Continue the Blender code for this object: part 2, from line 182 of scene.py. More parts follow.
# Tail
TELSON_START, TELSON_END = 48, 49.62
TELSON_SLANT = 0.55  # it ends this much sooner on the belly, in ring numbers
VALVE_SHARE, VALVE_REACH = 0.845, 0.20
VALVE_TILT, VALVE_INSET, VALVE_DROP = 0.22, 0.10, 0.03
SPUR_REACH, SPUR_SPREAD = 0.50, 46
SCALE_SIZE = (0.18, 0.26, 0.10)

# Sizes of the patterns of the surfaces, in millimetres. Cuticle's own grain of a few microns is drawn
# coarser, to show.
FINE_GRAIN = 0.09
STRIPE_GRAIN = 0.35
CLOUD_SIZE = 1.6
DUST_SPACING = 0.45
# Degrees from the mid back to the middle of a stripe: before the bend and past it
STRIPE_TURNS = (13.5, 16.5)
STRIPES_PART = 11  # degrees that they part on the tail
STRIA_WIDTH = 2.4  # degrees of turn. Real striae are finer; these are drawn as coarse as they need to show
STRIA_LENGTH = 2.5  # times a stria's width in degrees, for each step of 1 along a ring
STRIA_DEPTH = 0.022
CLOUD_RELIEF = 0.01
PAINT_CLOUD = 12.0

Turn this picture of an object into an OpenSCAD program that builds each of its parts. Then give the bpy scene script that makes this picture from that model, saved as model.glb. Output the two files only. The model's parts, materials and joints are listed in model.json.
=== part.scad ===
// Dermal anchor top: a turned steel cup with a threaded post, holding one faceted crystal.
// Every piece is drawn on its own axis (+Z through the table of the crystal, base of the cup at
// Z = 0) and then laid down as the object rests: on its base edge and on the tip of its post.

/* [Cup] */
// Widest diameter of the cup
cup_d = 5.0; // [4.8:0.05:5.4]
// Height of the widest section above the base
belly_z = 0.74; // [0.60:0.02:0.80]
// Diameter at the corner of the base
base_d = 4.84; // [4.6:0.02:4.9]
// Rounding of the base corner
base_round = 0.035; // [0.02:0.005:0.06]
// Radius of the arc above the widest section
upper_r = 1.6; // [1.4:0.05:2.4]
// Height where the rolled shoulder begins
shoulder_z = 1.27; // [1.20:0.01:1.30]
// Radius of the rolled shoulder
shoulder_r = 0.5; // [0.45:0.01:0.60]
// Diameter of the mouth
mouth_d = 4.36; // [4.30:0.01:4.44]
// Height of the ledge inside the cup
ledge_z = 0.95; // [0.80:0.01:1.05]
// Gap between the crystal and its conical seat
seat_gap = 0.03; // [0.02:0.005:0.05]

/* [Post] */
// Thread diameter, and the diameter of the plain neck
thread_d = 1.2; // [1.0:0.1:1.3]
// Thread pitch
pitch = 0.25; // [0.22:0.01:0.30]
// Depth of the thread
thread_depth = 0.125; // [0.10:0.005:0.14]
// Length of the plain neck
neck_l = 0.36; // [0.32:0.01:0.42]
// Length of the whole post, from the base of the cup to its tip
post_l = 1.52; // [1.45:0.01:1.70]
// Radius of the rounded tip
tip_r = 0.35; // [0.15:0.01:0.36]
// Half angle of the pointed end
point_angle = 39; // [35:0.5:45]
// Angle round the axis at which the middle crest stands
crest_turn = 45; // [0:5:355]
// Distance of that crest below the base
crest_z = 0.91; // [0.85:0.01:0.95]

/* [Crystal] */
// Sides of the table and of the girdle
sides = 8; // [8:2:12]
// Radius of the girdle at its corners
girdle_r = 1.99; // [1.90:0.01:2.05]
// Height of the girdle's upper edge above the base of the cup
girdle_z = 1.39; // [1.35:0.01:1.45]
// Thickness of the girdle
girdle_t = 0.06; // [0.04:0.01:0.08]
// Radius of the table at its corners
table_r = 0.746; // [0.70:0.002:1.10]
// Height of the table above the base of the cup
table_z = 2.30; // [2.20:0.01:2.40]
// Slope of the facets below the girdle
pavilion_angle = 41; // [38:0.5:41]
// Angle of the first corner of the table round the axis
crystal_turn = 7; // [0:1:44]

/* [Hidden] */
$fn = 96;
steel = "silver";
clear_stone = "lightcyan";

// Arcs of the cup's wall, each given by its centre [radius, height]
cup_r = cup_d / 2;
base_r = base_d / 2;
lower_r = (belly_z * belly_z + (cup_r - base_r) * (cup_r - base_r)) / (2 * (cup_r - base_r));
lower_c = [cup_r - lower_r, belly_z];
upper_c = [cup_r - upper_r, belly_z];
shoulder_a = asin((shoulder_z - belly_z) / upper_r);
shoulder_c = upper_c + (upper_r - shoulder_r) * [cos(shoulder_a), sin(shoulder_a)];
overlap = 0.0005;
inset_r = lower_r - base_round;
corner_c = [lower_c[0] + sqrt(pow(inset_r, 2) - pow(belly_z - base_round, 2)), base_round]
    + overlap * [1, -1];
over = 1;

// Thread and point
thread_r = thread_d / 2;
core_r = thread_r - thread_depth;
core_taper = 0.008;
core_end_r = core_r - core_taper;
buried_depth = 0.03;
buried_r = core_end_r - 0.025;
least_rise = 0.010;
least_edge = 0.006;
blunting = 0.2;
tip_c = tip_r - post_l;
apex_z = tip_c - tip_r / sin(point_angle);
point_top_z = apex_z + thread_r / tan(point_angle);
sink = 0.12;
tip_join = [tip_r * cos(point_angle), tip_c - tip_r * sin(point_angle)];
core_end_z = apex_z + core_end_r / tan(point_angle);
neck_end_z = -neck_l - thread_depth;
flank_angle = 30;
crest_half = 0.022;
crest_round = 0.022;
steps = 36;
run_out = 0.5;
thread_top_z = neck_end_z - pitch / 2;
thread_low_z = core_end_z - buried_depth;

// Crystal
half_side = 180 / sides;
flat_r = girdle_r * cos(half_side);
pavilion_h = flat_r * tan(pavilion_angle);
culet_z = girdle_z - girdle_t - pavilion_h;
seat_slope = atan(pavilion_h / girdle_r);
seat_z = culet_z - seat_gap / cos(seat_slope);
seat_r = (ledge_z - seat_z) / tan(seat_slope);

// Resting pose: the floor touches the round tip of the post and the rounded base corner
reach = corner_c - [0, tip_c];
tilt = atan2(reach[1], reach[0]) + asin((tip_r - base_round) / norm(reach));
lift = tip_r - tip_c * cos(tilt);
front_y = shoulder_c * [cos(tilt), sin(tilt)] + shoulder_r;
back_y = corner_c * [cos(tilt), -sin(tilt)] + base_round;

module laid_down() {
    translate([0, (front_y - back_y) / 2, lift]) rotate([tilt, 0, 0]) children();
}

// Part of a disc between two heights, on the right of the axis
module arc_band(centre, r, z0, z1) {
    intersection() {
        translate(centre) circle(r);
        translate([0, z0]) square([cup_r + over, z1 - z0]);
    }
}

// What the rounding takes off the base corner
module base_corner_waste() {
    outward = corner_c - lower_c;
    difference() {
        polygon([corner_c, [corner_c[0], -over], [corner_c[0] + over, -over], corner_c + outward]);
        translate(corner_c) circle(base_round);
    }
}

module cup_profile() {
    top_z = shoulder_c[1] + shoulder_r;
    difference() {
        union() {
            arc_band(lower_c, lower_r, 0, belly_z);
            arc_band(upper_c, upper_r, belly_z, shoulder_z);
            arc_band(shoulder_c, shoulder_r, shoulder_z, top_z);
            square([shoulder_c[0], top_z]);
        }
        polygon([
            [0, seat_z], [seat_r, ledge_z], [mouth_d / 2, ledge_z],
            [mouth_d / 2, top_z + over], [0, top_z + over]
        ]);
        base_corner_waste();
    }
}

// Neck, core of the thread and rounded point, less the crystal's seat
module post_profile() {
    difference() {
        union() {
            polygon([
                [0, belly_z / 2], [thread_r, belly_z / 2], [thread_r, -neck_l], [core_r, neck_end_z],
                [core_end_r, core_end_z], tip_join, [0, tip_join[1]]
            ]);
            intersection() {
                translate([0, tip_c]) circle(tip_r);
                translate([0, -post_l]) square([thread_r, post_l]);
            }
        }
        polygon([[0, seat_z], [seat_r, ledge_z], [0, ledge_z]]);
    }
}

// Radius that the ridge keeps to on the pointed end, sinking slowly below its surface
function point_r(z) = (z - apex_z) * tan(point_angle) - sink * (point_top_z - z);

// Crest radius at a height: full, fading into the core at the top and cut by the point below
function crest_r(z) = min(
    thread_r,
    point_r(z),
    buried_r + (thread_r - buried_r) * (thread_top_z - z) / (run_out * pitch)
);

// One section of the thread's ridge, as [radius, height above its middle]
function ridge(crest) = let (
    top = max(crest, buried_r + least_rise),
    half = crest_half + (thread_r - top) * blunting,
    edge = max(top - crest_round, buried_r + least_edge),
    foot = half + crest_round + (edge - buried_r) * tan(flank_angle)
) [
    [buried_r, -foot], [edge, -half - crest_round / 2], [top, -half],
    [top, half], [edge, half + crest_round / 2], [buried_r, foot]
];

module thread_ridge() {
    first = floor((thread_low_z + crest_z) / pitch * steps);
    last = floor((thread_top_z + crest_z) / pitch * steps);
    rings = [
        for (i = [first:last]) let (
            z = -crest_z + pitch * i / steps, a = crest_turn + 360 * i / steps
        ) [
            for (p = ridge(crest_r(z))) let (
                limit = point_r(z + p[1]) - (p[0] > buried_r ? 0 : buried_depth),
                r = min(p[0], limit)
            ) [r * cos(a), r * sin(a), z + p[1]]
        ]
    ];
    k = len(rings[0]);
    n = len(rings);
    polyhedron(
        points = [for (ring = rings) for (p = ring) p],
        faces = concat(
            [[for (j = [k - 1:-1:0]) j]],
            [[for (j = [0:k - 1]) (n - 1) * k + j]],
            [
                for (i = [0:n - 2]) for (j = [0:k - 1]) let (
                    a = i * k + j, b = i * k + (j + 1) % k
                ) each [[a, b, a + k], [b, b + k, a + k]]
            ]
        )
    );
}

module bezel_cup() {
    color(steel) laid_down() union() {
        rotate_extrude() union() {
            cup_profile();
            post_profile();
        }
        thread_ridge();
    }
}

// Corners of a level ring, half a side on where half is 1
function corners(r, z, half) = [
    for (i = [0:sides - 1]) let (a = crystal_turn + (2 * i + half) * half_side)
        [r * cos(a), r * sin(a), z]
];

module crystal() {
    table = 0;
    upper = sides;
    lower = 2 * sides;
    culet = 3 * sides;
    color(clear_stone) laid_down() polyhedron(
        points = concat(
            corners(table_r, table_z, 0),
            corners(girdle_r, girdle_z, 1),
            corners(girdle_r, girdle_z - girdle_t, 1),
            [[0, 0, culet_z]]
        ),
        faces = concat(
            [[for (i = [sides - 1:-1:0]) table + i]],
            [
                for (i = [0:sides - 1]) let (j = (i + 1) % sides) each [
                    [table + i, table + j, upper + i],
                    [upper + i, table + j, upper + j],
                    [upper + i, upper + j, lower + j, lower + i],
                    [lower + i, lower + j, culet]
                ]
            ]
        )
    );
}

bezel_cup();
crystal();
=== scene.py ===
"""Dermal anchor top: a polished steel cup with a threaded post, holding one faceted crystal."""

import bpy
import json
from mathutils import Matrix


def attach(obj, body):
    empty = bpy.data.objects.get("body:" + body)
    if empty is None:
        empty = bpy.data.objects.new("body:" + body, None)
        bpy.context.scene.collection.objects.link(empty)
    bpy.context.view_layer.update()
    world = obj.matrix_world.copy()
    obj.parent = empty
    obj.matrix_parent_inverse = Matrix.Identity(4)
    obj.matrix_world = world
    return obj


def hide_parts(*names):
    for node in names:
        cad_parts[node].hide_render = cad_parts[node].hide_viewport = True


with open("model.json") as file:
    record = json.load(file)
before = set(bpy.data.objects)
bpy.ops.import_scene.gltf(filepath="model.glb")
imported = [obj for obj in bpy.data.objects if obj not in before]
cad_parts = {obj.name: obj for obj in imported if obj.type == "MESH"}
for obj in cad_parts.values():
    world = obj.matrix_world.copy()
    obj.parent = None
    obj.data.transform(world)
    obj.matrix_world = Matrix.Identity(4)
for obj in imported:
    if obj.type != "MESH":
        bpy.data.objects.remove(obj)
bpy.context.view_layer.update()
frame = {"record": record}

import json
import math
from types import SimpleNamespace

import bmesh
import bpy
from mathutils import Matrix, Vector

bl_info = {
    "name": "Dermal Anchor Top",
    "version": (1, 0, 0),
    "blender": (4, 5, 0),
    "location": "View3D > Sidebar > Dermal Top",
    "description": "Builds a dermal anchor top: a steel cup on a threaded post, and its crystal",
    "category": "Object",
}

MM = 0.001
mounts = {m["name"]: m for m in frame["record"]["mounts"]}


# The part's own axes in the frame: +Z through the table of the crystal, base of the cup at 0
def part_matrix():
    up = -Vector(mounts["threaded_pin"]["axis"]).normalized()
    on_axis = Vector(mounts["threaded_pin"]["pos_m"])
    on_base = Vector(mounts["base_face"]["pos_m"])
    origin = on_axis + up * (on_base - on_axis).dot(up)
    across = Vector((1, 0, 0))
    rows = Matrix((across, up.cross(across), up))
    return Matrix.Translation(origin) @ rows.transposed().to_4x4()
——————
# [Stated task]
Output nothing except the lines from the line with "culet = 3 * sides;" through the line with "record = json.load(file)", copied exactly, end lines included.

# [Answer to the exercise]
    culet = 3 * sides;
    color(clear_stone) laid_down() polyhedron(
        points = concat(
            corners(table_r, table_z, 0),
            corners(girdle_r, girdle_z, 1),
            corners(girdle_r, girdle_z - girdle_t, 1),
            [[0, 0, culet_z]]
        ),
        faces = concat(
            [[for (i = [sides - 1:-1:0]) table + i]],
            [
                for (i = [0:sides - 1]) let (j = (i + 1) % sides) each [
                    [table + i, table + j, upper + i],
                    [upper + i, table + j, upper + j],
                    [upper + i, upper + j, lower + j, lower + i],
                    [lower + i, lower + j, culet]
                ]
            ]
        )
    );
}

bezel_cup();
crystal();
=== scene.py ===
"""Dermal anchor top: a polished steel cup with a threaded post, holding one faceted crystal."""

import bpy
import json
from mathutils import Matrix


def attach(obj, body):
    empty = bpy.data.objects.get("body:" + body)
    if empty is None:
        empty = bpy.data.objects.new("body:" + body, None)
        bpy.context.scene.collection.objects.link(empty)
    bpy.context.view_layer.update()
    world = obj.matrix_world.copy()
    obj.parent = empty
    obj.matrix_parent_inverse = Matrix.Identity(4)
    obj.matrix_world = world
    return obj


def hide_parts(*names):
    for node in names:
        cad_parts[node].hide_render = cad_parts[node].hide_viewport = True


with open("model.json") as file:
    record = json.load(file)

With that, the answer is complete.